If the tumour doesn't respond, doctors would "go on to Plan B," he said. "This is really ... giving us the ability to tailor the therapy to the disease."
Research into FLT PET is still in the early stages. Graham said there are maybe a dozen published human studies so far, most involving too few patients to draw a firm conclusion.
One report that impressed him involved 28 patients in Korea who were treated for advanced lung cancer - just like Stevens, who had to wait six weeks to learn whether it was working. The researchers reported that just one week after treatment began, they could tell with 93 per cent certainty which patients would eventually respond to the drug and which would not.
In a much smaller study at the University of Wisconsin in Madison, seven patients with acute myeloid leukemia were scanned at various times during a week of aggressive chemotherapy. Normally, doctors wait a month after chemo is stopped to see if it worked. But the FLT PET scans offered an answer as soon as a day after treatment started.
"It's always hard to get too excited about a study that just involves seven people," said Dr. Mark Juckett, one of the authors. But "in these few patients, it looked like we could predict those who were going to respond well to chemotherapy and those who weren't."
Other preliminary studies suggest the new PET technology might be useful in gauging treatment for breast and brain cancers as well as lymphoma.
Graham figures there's a good chance FLT PET scans will become routine for assessing therapy in the next 10 years.
"It's a terrible waste of money to spend thousands and thousands of dollars on these patients when it doesn't do any good," he said.
Graham, president-elect of the Society of Nuclear Medicine, has been involved in discussions between the society and drug companies about incorporating FLT PET in their studies of experimental cancer drugs.
The hope is that, over time, FLT PET would prove reliable for giving a faster answer on whether an experimental treatment is working. That would save companies a lot of money, because they could spot ineffective drugs more quickly and not waste further research on them. And the drug company research would produce data to help persuade federal regulators to approve FLT PET for use in tracking therapy.
Dr.
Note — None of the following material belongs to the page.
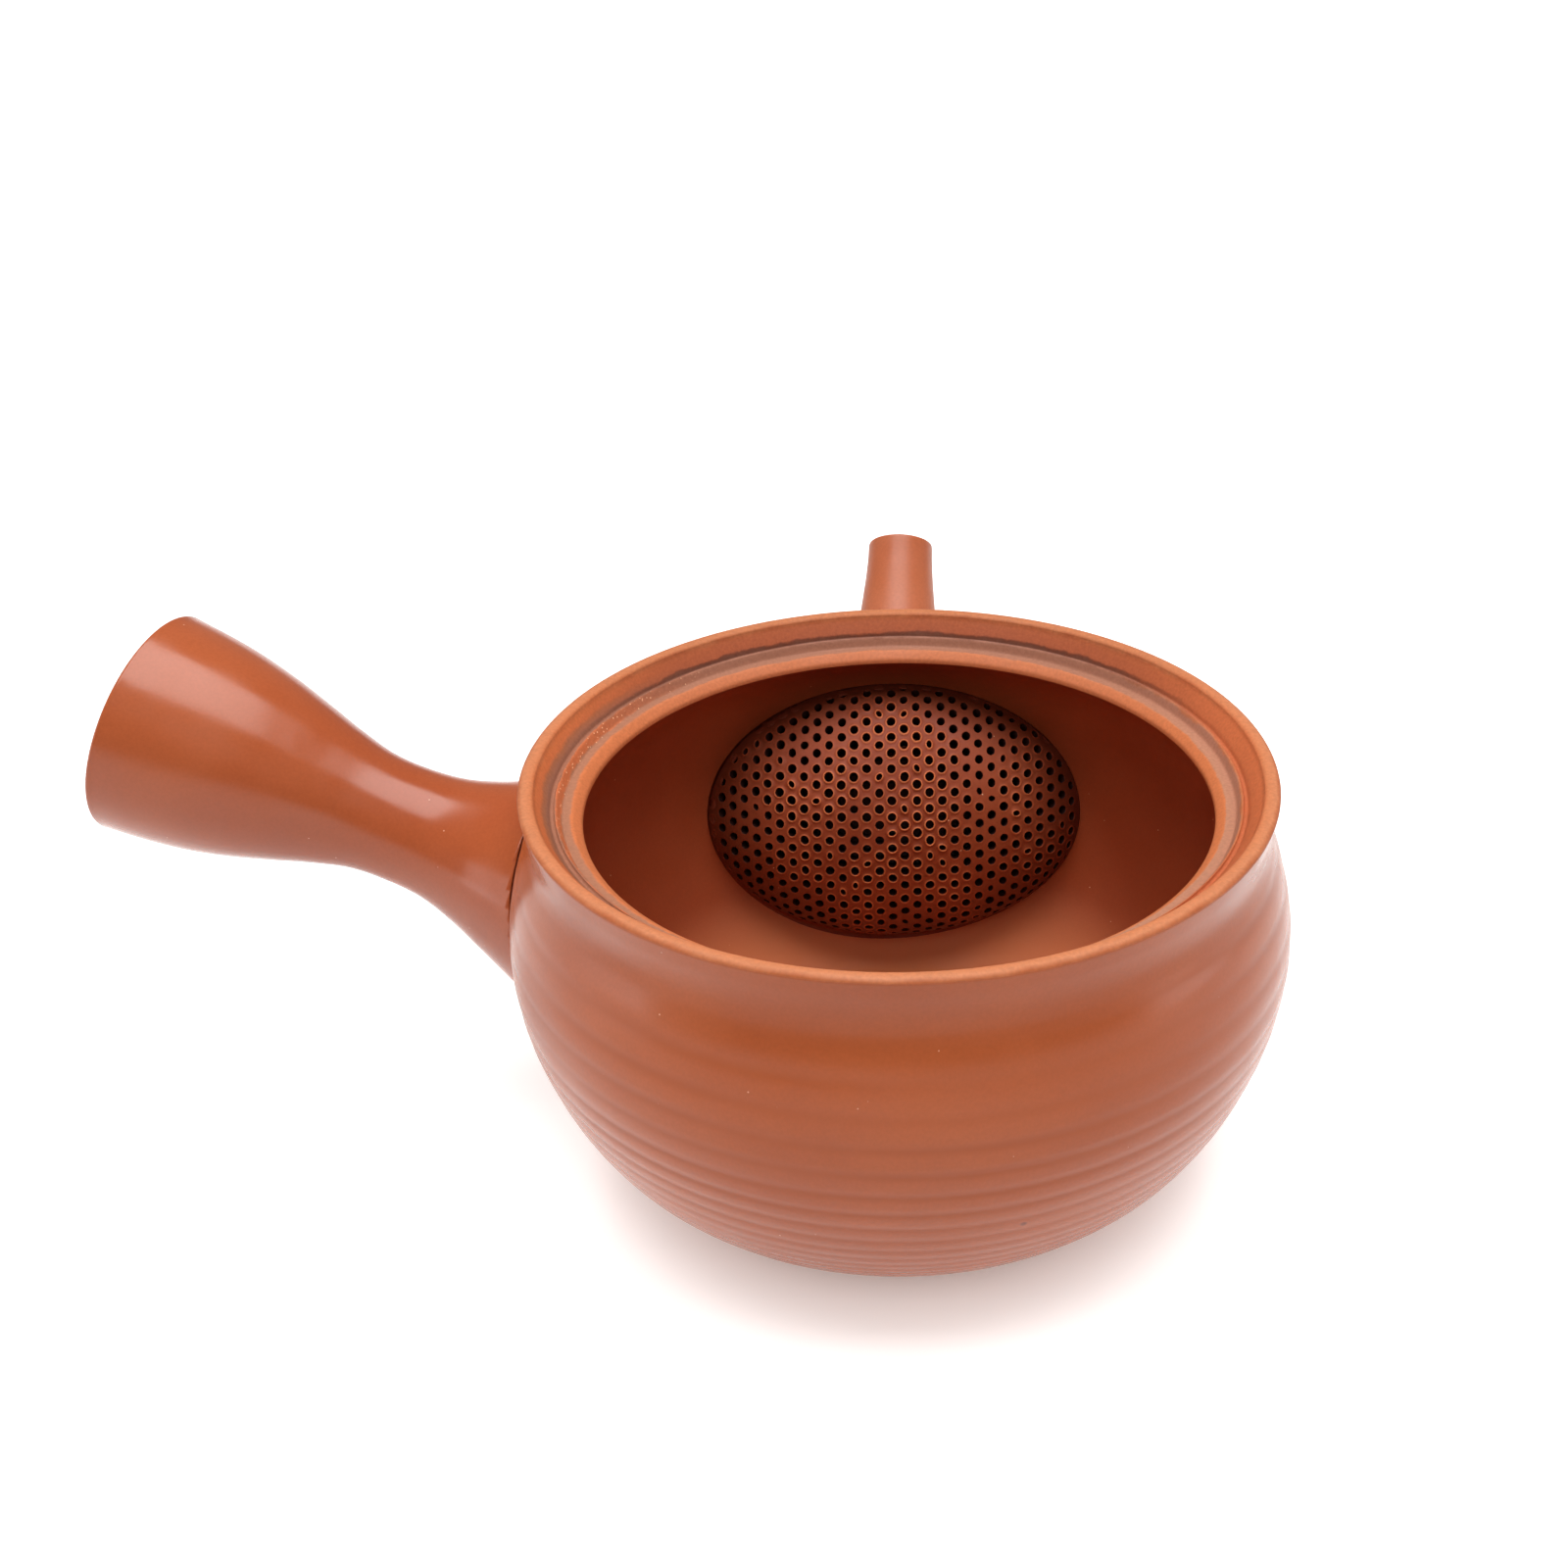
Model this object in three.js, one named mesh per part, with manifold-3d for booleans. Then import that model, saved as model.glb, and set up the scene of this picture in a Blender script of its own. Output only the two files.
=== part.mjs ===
import * as THREE from 'three';
import { mergeVertices } from 'three/addons/utils/BufferGeometryUtils.js';
import Module from 'manifold-3d';

// Side-handled teapot of unglazed, burnished red clay, open at the top.
// Lengths are in millimetres and angles in degrees. The origin is the middle of the base on the
// table, +Z is up, +Y points towards the spout and the handle leaves towards -X.

const wasm = await Module();
wasm.setup();

// Bowl
const bodyHeight = 61;
const footRadius = 29.5;
const bellyRadius = 53.5;
const bellyHeight = 36;
const neckRadius = 49.3;
const neckDrop = 6;
const rimRadius = 50;
const rimWidth = 2;
const wallThickness = 3;
const floorThickness = 3.6;

// Inside the rim: a narrow upper ledge, a steep step and the flat seat for a lid below it
const ledgeRadius = 46.2;
const ledgeDrop = 3;
const stepRadius = 45.3;
const seatRadius = 44.6;
const seatDrop = 4.4;
const seatThickness = 2.6;
const mouthRadius = 42.1;
const mouthRounding = 1.2;

// Luted joints: a film of dried slip between two clay faces
const jointGap = 0.3;
const slipThickness = 0.6;
const slipInset = 0.25;

// Handle, a hollow trumpet that is open at its far end
const handleAzimuth = 169.9;
const handleElevation = 19;
const handleRootRise = 2.3;
const handleLength = 59.2;
const handleRootDepth = 13.6;
const handleRootRadius = 17.2;
const handleWaistRadius = 8.6;
const handleEndRadius = 16.3;
const handleWall = 2.6;
const handleSag = 0.94;

// Spout
const spoutAzimuth = 86;
const spoutElevation = 47;
const spoutRootRise = 4.7;
const spoutSideOffset = -0.7;
const spoutLength = 29.5;
const spoutRootDepth = 20;
const spoutRootRadius = 12;
const spoutTipRadius = 5.4;
const spoutRootWall = 2.8;
const spoutTipWall = 1.3;
const inletRadius = 6;

// Strainer, a pierced dome over the inlet of the spout
const strainerHalfWidth = 31.9;
const strainerHalfHeight = 21.3;
const strainerDepth = 20;
const strainerWall = 1.6;
const strainerTilt = 25;
const strainerInset = 5.5;
const strainerDrop = 13.3;
const strainerSideOffset = -1.1;
const holeRadius = 0.65;
const rowPitch = 2.33;
const columnPitch = 1.95;
const holeMargin = 0.9;

const cutOverrun = 4;
const bowlSides = 40;
const handleSides = 24;
const spoutSides = 20;
const inletSides = 20;
const shellSides = 24;
const lipSteps = 4;

// Outlines as shares: height first, then how far the radius has moved to its next named value
const lowerBowlShares = [
  [0.011, 0.042], [0.042, 0.125], [0.097, 0.258], [0.167, 0.388], [0.25, 0.521],
  [0.333, 0.638], [0.417, 0.733], [0.556, 0.842], [0.694, 0.917], [0.833, 0.971], [1, 1],
];
const upperBowlShares = [
  [0.158, 0.02], [0.29, 0.071], [0.421, 0.186], [0.553, 0.345], [0.711, 0.571], [0.842, 0.798],
  [0.921, 0.929], [1, 1],
];
const collarShares = [[0.32, 0.14], [0.65, 0.6]];
const undersideShares = [[0.16, 0.34], [0.42, 0.66], [0.71, 0.87]];
const handleRootShares = [
  [0, 0], [0.069, 0.012], [0.125, 0.093], [0.166, 0.233], [0.225, 0.453], [0.302, 0.733],
  [0.38, 0.936], [0.458, 1],
];
const handleEndShares = [
  [0.535, 0.032], [0.61, 0.208], [0.689, 0.442], [0.767, 0.662], [0.845, 0.831], [0.922, 0.935],
  [1, 1],
];
const spoutShares = [
  [0, 0], [0.22, 0.06], [0.34, 0.2], [0.44, 0.41], [0.55, 0.62], [0.67, 0.78], [0.79, 0.89],
  [0.92, 0.98], [1, 1],
];

// The holes run parallel to the dome's axis up to this share of its half width, then turn
const parallelShare = 0.85;
const rowBend = 0.6;
const domeReach = 112;

const radians = THREE.MathUtils.degToRad;
const point = (radius, height) => new THREE.Vector2(radius, height);
const mix = THREE.MathUtils.lerp;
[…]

Samuel C. Blackman of pharmaceutical giant Merck & Co. said he couldn't comment on the specifics of talks with the nuclear medicine group, but he said, "We're definitely enthusiastic about FLT PET" for cancer drug research.
Mike Stevens, the lung cancer patient, has seen his disease held generally stable by continuing chemotherapy since 2005. And along with the scientists, he also likes the idea of an earlier end to the limbo of not knowing whether a new treatment is working.
"It's like having a rope tied around you and you're leaning over a canyon at about a 45-degree angle, and you don't know if someone is going to pull you back in, or let go of it," he said. "If you get that encouragement earlier on that you're doing well ... you've got something to fight for."